Task to carry out
Your task is to give the data again, exactly, with every line intact.

Data block
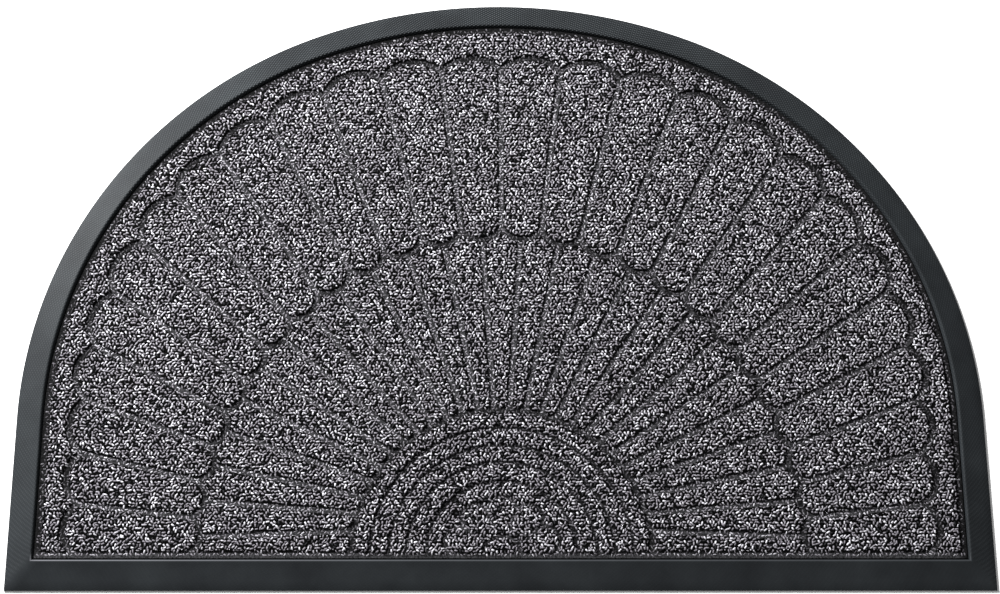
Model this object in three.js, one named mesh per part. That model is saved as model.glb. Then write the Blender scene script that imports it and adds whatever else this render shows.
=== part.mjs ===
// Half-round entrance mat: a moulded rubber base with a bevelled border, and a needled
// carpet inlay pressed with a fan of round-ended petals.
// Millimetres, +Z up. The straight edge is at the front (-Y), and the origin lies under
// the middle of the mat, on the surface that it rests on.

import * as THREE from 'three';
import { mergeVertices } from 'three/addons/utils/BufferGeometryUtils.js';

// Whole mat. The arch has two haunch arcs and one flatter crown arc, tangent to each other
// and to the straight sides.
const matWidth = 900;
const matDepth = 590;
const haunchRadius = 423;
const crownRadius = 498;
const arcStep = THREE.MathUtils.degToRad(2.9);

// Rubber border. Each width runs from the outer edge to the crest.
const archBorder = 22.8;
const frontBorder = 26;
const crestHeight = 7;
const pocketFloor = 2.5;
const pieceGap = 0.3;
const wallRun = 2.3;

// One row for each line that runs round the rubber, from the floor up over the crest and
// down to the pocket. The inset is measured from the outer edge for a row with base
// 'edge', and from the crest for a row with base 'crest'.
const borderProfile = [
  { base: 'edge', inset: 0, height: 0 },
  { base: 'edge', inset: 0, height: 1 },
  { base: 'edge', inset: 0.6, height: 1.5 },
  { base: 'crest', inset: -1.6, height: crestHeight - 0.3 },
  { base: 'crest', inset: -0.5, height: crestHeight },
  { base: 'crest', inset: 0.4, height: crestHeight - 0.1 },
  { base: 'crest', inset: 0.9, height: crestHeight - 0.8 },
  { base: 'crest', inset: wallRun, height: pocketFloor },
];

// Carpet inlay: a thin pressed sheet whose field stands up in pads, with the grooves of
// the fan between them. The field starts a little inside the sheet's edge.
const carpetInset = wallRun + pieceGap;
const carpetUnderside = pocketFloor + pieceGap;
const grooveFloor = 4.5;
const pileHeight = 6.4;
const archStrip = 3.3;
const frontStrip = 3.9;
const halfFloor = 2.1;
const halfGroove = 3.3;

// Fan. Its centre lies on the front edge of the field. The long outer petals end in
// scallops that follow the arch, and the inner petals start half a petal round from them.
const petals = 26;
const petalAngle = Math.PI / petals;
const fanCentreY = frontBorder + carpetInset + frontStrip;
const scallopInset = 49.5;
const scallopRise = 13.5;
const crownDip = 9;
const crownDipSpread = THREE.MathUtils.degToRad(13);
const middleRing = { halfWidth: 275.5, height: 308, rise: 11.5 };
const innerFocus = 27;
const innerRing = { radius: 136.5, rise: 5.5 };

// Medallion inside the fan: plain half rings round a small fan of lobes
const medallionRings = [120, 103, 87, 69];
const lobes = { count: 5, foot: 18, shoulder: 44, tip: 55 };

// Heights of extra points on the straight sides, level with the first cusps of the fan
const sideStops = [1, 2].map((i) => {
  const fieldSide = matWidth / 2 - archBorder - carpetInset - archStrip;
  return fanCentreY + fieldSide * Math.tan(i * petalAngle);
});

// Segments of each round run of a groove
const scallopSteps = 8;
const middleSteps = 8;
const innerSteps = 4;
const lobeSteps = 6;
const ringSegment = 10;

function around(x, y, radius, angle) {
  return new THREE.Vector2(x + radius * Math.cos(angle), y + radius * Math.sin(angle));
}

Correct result
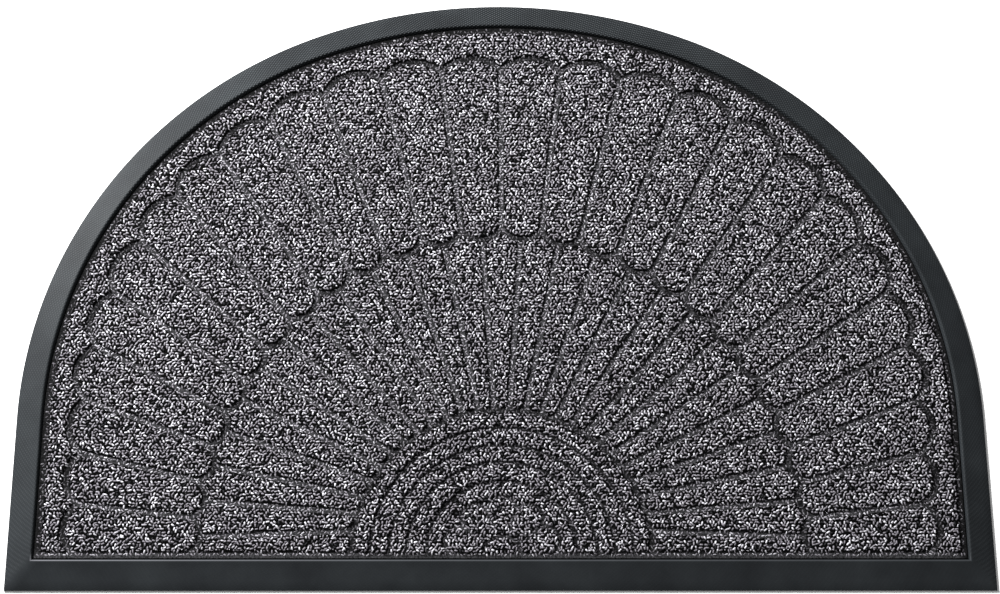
Model this object in three.js, one named mesh per part. That model is saved as model.glb. Then write the Blender scene script that imports it and adds whatever else this render shows.
=== part.mjs ===
// Half-round entrance mat: a moulded rubber base with a bevelled border, and a needled
// carpet inlay pressed with a fan of round-ended petals.
// Millimetres, +Z up. The straight edge is at the front (-Y), and the origin lies under
// the middle of the mat, on the surface that it rests on.

import * as THREE from 'three';
import { mergeVertices } from 'three/addons/utils/BufferGeometryUtils.js';

// Whole mat. The arch has two haunch arcs and one flatter crown arc, tangent to each other
// and to the straight sides.
const matWidth = 900;
const matDepth = 590;
const haunchRadius = 423;
const crownRadius = 498;
const arcStep = THREE.MathUtils.degToRad(2.9);

// Rubber border. Each width runs from the outer edge to the crest.
const archBorder = 22.8;
const frontBorder = 26;
const crestHeight = 7;
const pocketFloor = 2.5;
const pieceGap = 0.3;
const wallRun = 2.3;

// One row for each line that runs round the rubber, from the floor up over the crest and
// down to the pocket. The inset is measured from the outer edge for a row with base
// 'edge', and from the crest for a row with base 'crest'.
const borderProfile = [
  { base: 'edge', inset: 0, height: 0 },
  { base: 'edge', inset: 0, height: 1 },
  { base: 'edge', inset: 0.6, height: 1.5 },
  { base: 'crest', inset: -1.6, height: crestHeight - 0.3 },
  { base: 'crest', inset: -0.5, height: crestHeight },
  { base: 'crest', inset: 0.4, height: crestHeight - 0.1 },
  { base: 'crest', inset: 0.9, height: crestHeight - 0.8 },
  { base: 'crest', inset: wallRun, height: pocketFloor },
];

// Carpet inlay: a thin pressed sheet whose field stands up in pads, with the grooves of
// the fan between them. The field starts a little inside the sheet's edge.
const carpetInset = wallRun + pieceGap;
const carpetUnderside = pocketFloor + pieceGap;
const grooveFloor = 4.5;
const pileHeight = 6.4;
const archStrip = 3.3;
const frontStrip = 3.9;
const halfFloor = 2.1;
const halfGroove = 3.3;

// Fan. Its centre lies on the front edge of the field. The long outer petals end in
// scallops that follow the arch, and the inner petals start half a petal round from them.
const petals = 26;
const petalAngle = Math.PI / petals;
const fanCentreY = frontBorder + carpetInset + frontStrip;
const scallopInset = 49.5;
const scallopRise = 13.5;
const crownDip = 9;
const crownDipSpread = THREE.MathUtils.degToRad(13);
const middleRing = { halfWidth: 275.5, height: 308, rise: 11.5 };
const innerFocus = 27;
const innerRing = { radius: 136.5, rise: 5.5 };

// Medallion inside the fan: plain half rings round a small fan of lobes
const medallionRings = [120, 103, 87, 69];
const lobes = { count: 5, foot: 18, shoulder: 44, tip: 55 };

// Heights of extra points on the straight sides, level with the first cusps of the fan
const sideStops = [1, 2].map((i) => {
  const fieldSide = matWidth / 2 - archBorder - carpetInset - archStrip;
  return fanCentreY + fieldSide * Math.tan(i * petalAngle);
});

// Segments of each round run of a groove
const scallopSteps = 8;
const middleSteps = 8;
const innerSteps = 4;
const lobeSteps = 6;
const ringSegment = 10;

function around(x, y, radius, angle) {
  return new THREE.Vector2(x + radius * Math.cos(angle), y + radius * Math.sin(angle));
}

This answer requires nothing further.